Ames v. Ohio Department of Youth Services, , is a decision of the United States Supreme Court case about whether a claim of discrimination against a member of a majority group, commonly called reverse discrimination, requires an additional showing of "background circumstances" supporting a suspicion that the employer is "that unusual employer who discriminates against the majority". The Supreme Court, in an opinion by Justice Ketanji Brown Jackson, unanimously held that this more difficult standard for showing discrimination against a member of a majority group was at odds with Title VII and could not be used.

== Legal background ==
In Title VII of the Civil Rights Act of 1964, Congress prohibited discrimination in employment on the basis of the protected characteristics of color, race, sex, religion, and national origin. In McDonald v. Santa Fe Trail Transportation Co. (1976), the Supreme Court held that this prohibits discrimination against members either of a minority group or of a majority group. And in Bostock v. Clayton County (2020), the Supreme Court held that discrimination on the basis of sexual orientation qualifies as prohibited discrimination on the basis of sex.

In McDonnell Douglas Corp. v. Green (1973), the Supreme Court held that, in order to survive a motion for summary judgment, a plaintiff alleging discrimination under Title VII must make a prima facie showing of discrimination, the first in a series of shifting burdens of proof known as McDonnell Douglas burden-shifting.

== Case history ==
The case was brought by Marlean Ames, a straight woman who alleged that the Ohio Department of Youth Services discriminated against her on the basis of sexual orientation in violation of Title VII of the Civil Rights Act of 1964. She had worked in the department since 2004. In 2017, Ames was reassigned to a new supervisor, who was a lesbian woman. In 2019, she applied for a promotion to be bureau chief of quality. Her application was rejected, and she was demoted from her position as administrator shortly afterwards. The promotion was given instead to a lesbian co-worker, and the administrator position was given to a 25-year old gay man.

Ames sued in the United States District Court for the Southern District of Ohio. The district court granted summary judgment in favor of the defendant, applying the "background circumstances" test, under which Ames had to show either statistical evidence that her employer discriminated against the majority group or evidence that the employment decision was made by the minority group.
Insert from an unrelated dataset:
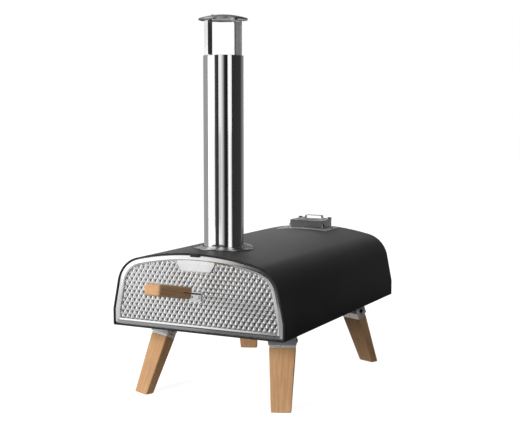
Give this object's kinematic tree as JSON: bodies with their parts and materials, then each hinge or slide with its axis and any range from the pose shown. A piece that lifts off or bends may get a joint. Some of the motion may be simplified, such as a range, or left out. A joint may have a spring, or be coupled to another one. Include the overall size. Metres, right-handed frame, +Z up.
{
  "type": "wood fired pizza oven",
  "caption": "Table-top wood fired pizza oven: arched insulated steel body, embossed tilting door, flue with rain cap, fuel hatch and tray, on splayed folding wooden legs.",
  "frame": {"origin": "on the ground, in the middle of the oven's whole length and width", "axes": "+Z up, -Y out of the mouth towards the cook, +X to the right for someone facing the mouth"},
  "size_m": [0.4, 0.9452, 0.805],
  "materials": {
    "black_coat": "matte powder coat",
    "stainless": "satin",
    "polished_steel": "polished",
    "zinc_plated": "plated",
    "black_fastener": "satin",
    "beech": "oiled",
    "fibre_wool": "matte",
    "cordierite": "matte",
    "scaled_steel": "heat scaled"
  },
  "bodies": {
    "oven_body": {"outer_shell": "black_coat", "base_pan": "black_coat", "rear_panel": "black_coat", "front_frame": "stainless", "inner_liner": "stainless", "roof_insulation": "fibre_wool", "liner_floor": "stainless", "floor_insulation": "fibre_wool", "pizza_stone": "cordierite", "flame_baffle": "stainless", "burner_housing": "stainless", "tray_rails": "stainless", "hopper_chute": "stainless", "hopper_base": "stainless", "hopper_base_screws": "stainless", "hopper_hinge_pins": "black_fastener", "chimney_flange": "stainless", "flange_screws": "stainless", "body_screws": "black_coat", "front_left_leg_bracket": "zinc_plated", "front_right_leg_bracket": "zinc_plated", "rear_left_leg_bracket": "zinc_plated", "rear_right_leg_bracket": "zinc_plated", "leg_pivots": "black_fastener", "bracket_screws": "stainless"},
    "door": {"door_skin": "stainless", "door_back": "stainless", "door_handle_bracket": "stainless", "door_handle": "beech", "door_handle_screws": "stainless", "door_rivets": "stainless"},
    "hatch_lid": {"hopper_lid": "stainless", "lid_handle": "stainless", "lid_handle_rivets": "black_fastener"},
    "fuel_tray": {"fuel_tray": "stainless", "fuel_grate": "scaled_steel", "tray_cover": "stainless", "tray_handle_bracket": "stainless", "tray_handle": "beech", "tray_handle_screws": "stainless", "tray_rivets": "stainless"},
    "chimney": {"chimney_tube": "polished_steel"},
    "rain_cap": {"cap_disc": "polished_steel", "cap_straps": "polished_steel", "cap_rivets": "stainless"},
    "front_left_leg": {"front_left_leg_cap": "zinc_plated", "front_left_leg": "beech", "front_left_leg_screws": "stainless"},
    "front_right_leg": {"front_right_leg_cap": "zinc_plated", "front_right_leg": "beech", "front_right_leg_screws": "stainless"},
    "rear_left_leg": {"rear_left_leg_cap": "zinc_plated", "rear_left_leg": "beech", "rear_left_leg_screws": "stainless"},
    "rear_right_leg": {"rear_right_leg_cap": "zinc_plated", "rear_right_leg": "beech", "rear_right_leg_screws": "stainless"}
  },
  "joints": [
    {"name": "door_tilt", "type": "hinge", "parent": "oven_body", "child": "door", "pos_m": [0, -0.3091, 0.312], "axis": [-1, 0, 0], "range_deg": [0, 80]},
    {"name": "lid_hinge", "type": "hinge", "parent": "oven_body", "child": "hatch_lid", "pos_m": [0, 0.2403, 0.326], "axis": [1, 0, 0], "range_deg": [0, 90]},
    {"name": "tray_slide", "type": "slide", "parent": "oven_body", "child": "fuel_tray", "axis": [0, 1, 0], "range_m": [0, 0.16]},
    {"name": "chimney_lift", "type": "slide", "parent": "oven_body", "child": "chimney", "axis": [0, 0, 1], "range_m": [0, 0.05]},
    {"name": "cap_lift", "type": "slide", "parent": "chimney", "child": "rain_cap", "axis": [0, 0, 1], "range_m": [0, 0.06]},
    {"name": "front_left_leg_fold", "type": "hinge", "parent": "oven_body", "child": "front_left_leg", "pos_m": [-0.14188, -0.19497, 0.13411], "axis": [0.9225, -0.3859, 0], "range_deg": [0, 113]},
    {"name": "front_right_leg_fold", "type": "hinge", "parent": "oven_body", "child": "front_right_leg", "pos_m": [0.14188, -0.19497, 0.13411], "axis": [0.9225, 0.3859, 0], "range_deg": [0, 113]},
    {"name": "rear_left_leg_fold", "type": "hinge", "parent": "oven_body", "child": "rear_left_leg", "pos_m": [-0.14188, 0.19157, 0.13411], "axis": [-0.9225, -0.3859, 0], "range_deg": [0, 113]},
    {"name": "rear_right_leg_fold", "type": "hinge", "parent": "oven_body", "child": "rear_right_leg", "pos_m": [0.14188, 0.19157, 0.13411], "axis": [-0.9225, 0.3859, 0], "range_deg": [0, 113]}
  ]
}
On appeal, the Sixth Circuit Court of Appeals said that Ames had satisfied the usual elements of a prima facie showing of sex discrimination because she was demoted from a position from which she was qualified and replaced with a gay man. However, the Sixth Circuit held that she had failed to make an additional showing of background circumstances to support an inference that the employer would discriminate against the majority group (heterosexuals), so the court affirmed the judgment.

Judge Kethledge concurred in the majority opinion based on the Sixth Circuit's prior precedents recognizing the background circumstances test, but criticized the test and called for the Supreme Court to review the question. He noted that there was a circuit split, saying that five federal court of appeal circuits apply the test, seven do not, and two of those had expressly rejected it.

== Supreme Court ==
On October 4, 2024, the Supreme Court agreed to hear the case, and oral arguments were heard on February 26, 2025. Elizabeth Prelogar, the Solicitor General during the Biden administration, filed an amicus brief for the United States agreeing with Ames that the Court should reject the background circumstances test.

The Supreme Court issued its unanimous decision on June 5, 2025, to reverse the Sixth Circuit's decision. Justice Jackson, writing for the Court, said that the stricter "background circumstance" test used by the Sixth Circuit and other circuit courts was in conflict with Title VII.

== Significance ==
Discrimination lawsuits have increasingly been used to challenge employers' diversity, equity, and inclusion programs, especially after Students for Fair Admissions v. Harvard (2023), the Supreme Court case striking down race-based affirmative action in higher education. The Supreme Court's decision in Ames could make it easier for these discrimination claims to succeed—at least in the five circuits that had adopted a "background circumstances" test.